_GIVEN PROBLEM_:
Copy the listing below line for line, starting at its first line and ending with the line that has "foot_d = 22; // [18:1:28]" in it. Add nothing.

_AVAILABLE DATA_:
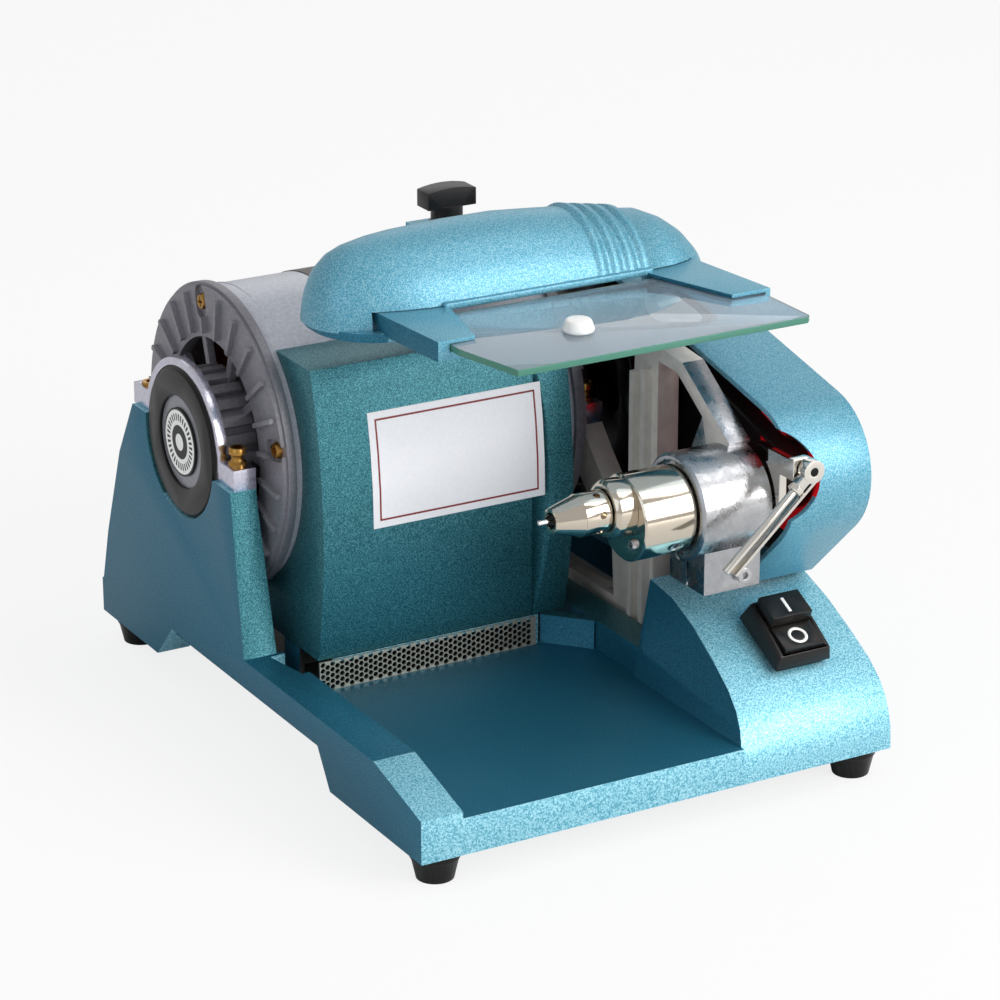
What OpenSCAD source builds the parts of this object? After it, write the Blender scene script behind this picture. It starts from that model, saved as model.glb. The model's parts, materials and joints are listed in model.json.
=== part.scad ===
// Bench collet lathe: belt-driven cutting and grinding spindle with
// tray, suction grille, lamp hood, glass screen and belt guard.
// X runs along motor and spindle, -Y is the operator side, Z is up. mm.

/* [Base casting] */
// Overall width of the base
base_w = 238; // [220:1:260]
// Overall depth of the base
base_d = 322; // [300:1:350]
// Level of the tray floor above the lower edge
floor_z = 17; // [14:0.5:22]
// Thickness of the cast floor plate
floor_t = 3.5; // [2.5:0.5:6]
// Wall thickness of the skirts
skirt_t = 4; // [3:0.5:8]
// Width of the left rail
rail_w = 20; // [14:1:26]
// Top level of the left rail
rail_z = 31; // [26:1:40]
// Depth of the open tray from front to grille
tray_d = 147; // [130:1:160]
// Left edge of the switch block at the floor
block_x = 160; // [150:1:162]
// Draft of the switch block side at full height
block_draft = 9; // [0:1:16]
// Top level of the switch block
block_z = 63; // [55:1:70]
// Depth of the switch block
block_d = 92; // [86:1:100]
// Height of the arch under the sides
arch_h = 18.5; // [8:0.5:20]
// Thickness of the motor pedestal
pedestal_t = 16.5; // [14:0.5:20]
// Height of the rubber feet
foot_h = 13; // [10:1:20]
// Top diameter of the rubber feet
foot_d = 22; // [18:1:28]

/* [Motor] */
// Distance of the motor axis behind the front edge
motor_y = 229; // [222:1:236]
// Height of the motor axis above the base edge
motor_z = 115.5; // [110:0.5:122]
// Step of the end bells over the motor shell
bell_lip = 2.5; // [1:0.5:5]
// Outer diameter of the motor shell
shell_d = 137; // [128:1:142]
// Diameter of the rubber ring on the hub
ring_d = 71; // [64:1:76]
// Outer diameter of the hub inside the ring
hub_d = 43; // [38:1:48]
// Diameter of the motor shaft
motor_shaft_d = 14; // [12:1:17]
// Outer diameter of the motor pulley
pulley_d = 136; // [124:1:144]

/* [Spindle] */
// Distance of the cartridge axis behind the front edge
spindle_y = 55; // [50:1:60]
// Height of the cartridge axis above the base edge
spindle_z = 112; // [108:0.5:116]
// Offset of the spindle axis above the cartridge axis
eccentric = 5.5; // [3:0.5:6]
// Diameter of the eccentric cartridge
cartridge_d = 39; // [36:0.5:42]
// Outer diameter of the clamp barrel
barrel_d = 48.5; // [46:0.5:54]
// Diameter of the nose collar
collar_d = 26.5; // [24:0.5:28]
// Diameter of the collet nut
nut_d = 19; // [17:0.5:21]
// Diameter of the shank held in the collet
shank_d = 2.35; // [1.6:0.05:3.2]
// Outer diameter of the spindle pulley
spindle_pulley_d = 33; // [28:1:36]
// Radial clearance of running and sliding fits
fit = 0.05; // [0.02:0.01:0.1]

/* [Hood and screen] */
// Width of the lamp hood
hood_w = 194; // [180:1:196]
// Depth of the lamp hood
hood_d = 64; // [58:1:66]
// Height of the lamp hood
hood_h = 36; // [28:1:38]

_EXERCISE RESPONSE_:
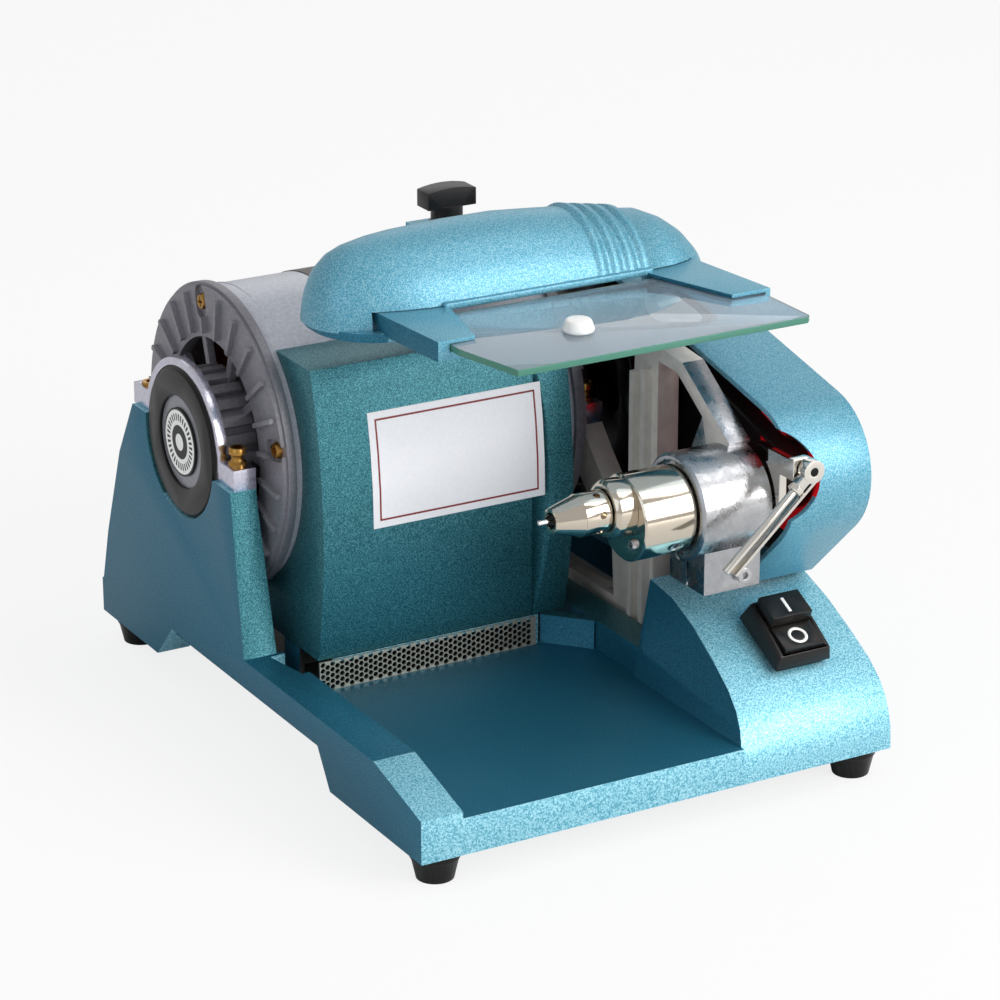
What OpenSCAD source builds the parts of this object? After it, write the Blender scene script behind this picture. It starts from that model, saved as model.glb. The model's parts, materials and joints are listed in model.json.
=== part.scad ===
// Bench collet lathe: belt-driven cutting and grinding spindle with
// tray, suction grille, lamp hood, glass screen and belt guard.
// X runs along motor and spindle, -Y is the operator side, Z is up. mm.

/* [Base casting] */
// Overall width of the base
base_w = 238; // [220:1:260]
// Overall depth of the base
base_d = 322; // [300:1:350]
// Level of the tray floor above the lower edge
floor_z = 17; // [14:0.5:22]
// Thickness of the cast floor plate
floor_t = 3.5; // [2.5:0.5:6]
// Wall thickness of the skirts
skirt_t = 4; // [3:0.5:8]
// Width of the left rail
rail_w = 20; // [14:1:26]
// Top level of the left rail
rail_z = 31; // [26:1:40]
// Depth of the open tray from front to grille
tray_d = 147; // [130:1:160]
// Left edge of the switch block at the floor
block_x = 160; // [150:1:162]
// Draft of the switch block side at full height
block_draft = 9; // [0:1:16]
// Top level of the switch block
block_z = 63; // [55:1:70]
// Depth of the switch block
block_d = 92; // [86:1:100]
// Height of the arch under the sides
arch_h = 18.5; // [8:0.5:20]
// Thickness of the motor pedestal
pedestal_t = 16.5; // [14:0.5:20]
// Height of the rubber feet
foot_h = 13; // [10:1:20]
// Top diameter of the rubber feet
foot_d = 22; // [18:1:28]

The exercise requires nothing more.